There is less use than formerly of such terms. as the "Big Three" or the "Big Four" in college phraseology. No college can afford to talk of participation in such a title when any bright autumn, after the various registrations are computed, it is liable to find itself a dozen numbers, more or less, further down the list than it supposed it was. It seems but half a dozen years ago, though it is really more, since one thought of Harvard, Yale, and Princeton, possibly including Columbia, Cornell, or Pennsylvania, as the "big" universities of the country, meaning in numbers. Now we may perceive that in the reckoning by numbers alone Harvard is sixth down the list, Yale is seventeenth, and Princeton twenty-sixth in the list, while Columbia has not only attained the front rank, but got so far ahead of it that there seems almost to be a vacancy in the second place.
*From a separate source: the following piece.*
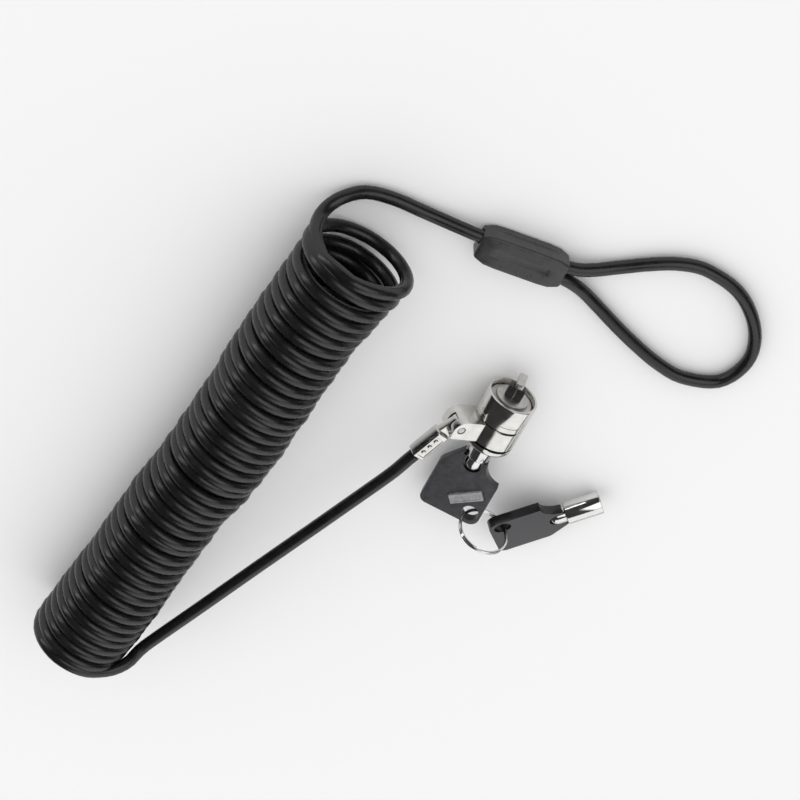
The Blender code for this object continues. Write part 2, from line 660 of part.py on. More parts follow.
def make_key_ring(first_hole, second_hole, parent):
    """A split ring that stands in both holes, its centre above the line between them."""
    chord = second_hole - first_hole
    rise = Vector(KEY_RING_RISE)
    rise = (rise - rise.dot(chord.normalized()) * chord.normalized()).normalized()
    centre = (first_hole + second_hole) / 2 + rise * math.sqrt(KEY_RING_RADIUS ** 2 - chord.length_squared / 4)
    frame = place_frame("key_ring_centre", parent.matrix_world.inverted()
                        @ axis_matrix(chord.cross(rise), chord, centre), parent)
    inner, outer = KEY_RING_RADIUS - KEY_RING_SECTION[0] / 2, KEY_RING_RADIUS + KEY_RING_SECTION[0] / 2
    half = KEY_RING_SECTION[1] / 2
    turned_part("key_ring", [
        (outer, half), (outer, -half), (inner, -half), (inner, half),
    ], "ring_nickel", frame, steps=48, closed=True)


def main():
    prepare_scene()
    make_cable()
    lock_axis = place_frame("lock_axis", Matrix.Rotation(math.radians(-90), 4, "X"))
    make_yoke()
    make_lock(lock_axis)
    plug_frame = make_plug(lock_axis)
    key_frame = place_frame("key_slide", Matrix.Identity(4), plug_frame)
    make_key("key", key_frame)
    spare_matrix = axis_matrix(SPARE_BOW_WAY, SPARE_SIDE_WAY, SPARE_TIP)
    spare_matrix = spare_matrix @ Matrix.Translation((0, 0, -KEY_TIP * MM))
    bpy.context.view_layer.update()
    first_hole = hole_place(key_frame.matrix_world)
    second_hole = hole_place(spare_matrix)
    ring_frame = place_frame("ring_swing", key_frame.matrix_world.inverted()
                             @ Matrix.Translation(first_hole * MM), key_frame)
    bpy.context.view_layer.update()
    make_key_ring(first_hole, second_hole, ring_frame)
    spare_swing = place_frame("spare_swing", ring_frame.matrix_world.inverted()
                              @ Matrix.Translation(second_hole * MM), ring_frame)
    bpy.context.view_layer.update()
    spare_frame = place_frame("spare_key_axis", spare_swing.matrix_world.inverted() @ spare_matrix, spare_swing)
    make_key("spare_key", spare_frame)


main()
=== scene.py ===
import json
import math
import random

import bpy
from mathutils import Matrix, Vector


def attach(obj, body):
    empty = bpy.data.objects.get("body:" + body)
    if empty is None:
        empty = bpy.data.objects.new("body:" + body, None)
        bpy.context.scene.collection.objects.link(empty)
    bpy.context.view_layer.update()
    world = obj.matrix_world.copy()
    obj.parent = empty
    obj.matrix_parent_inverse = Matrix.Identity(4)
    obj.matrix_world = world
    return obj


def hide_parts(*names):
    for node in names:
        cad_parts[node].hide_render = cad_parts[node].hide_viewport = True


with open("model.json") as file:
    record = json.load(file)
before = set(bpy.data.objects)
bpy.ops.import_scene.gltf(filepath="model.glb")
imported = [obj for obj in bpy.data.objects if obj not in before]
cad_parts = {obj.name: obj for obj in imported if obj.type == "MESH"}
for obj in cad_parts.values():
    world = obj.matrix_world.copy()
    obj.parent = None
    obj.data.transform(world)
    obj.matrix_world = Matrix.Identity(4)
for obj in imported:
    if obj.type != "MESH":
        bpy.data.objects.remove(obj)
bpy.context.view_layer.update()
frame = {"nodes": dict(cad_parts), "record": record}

mm = 0.001
floorZ = -7.9  # mm, the table the lock lies on
random.seed(7)


# small helpers

def deselectAll():
    if bpy.context.object and bpy.context.object.mode != "OBJECT":
        bpy.ops.object.mode_set(mode="OBJECT")
    bpy.ops.object.select_all(action="DESELECT")


def makeActive(piece):
    deselectAll()
    piece.select_set(True)
    bpy.context.view_layer.objects.active = piece


def newest(name):
    piece = bpy.context.object
    piece.name = name
    piece.data.name = name
    return piece


def bake(piece):
    # every modifier becomes mesh
    makeActive(piece)
    for step in list(piece.modifiers):
        bpy.ops.object.modifier_apply(modifier=step.name)


def softenEdges(piece, width, segments=3, angle=35):
    step = piece.modifiers.new("soften", "BEVEL")
    step.width = width * mm
    step.segments = segments
    step.limit_method = "ANGLE"
    step.angle_limit = math.radians(angle)
    bake(piece)


def cutWith(piece, tool, operation="DIFFERENCE"):
    step = piece.modifiers.new("cut", "BOOLEAN")
    step.operation = operation
    step.object = tool
    step.solver = "EXACT"
    bake(piece)
    bpy.data.objects.remove(tool, do_unlink=True)


def settle(piece, place):
    # the piece's place goes into its mesh, and its object stays at the origin
    piece.data.transform(place @ piece.matrix_world)
    piece.matrix_world = Matrix.Identity(4)


def shade(piece, angle=35):
    makeActive(piece)
    bpy.ops.object.shade_smooth_by_angle(angle=math.radians(angle))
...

Of the universities which come next, California now impressive with 8,180 students, and Chicago with its 7,131, were almost unknown in the palmy days of the "Big Four." But this change in order does not argue decadence by any means, in those universities which formerly led. They have had uninterrupted prosperity, as a rule, and an increase of their own. Numbers may indicate prosperity, but there is a prosperity more substantial than they indicate. There is such a thing as an increase of quality as well as of quantity, and those universities which face a limitation of their physical expansion are forced to give their efforts to that. But both kinds of increase are encouraging signs of our national progress, and in them all true friends of education rejoice.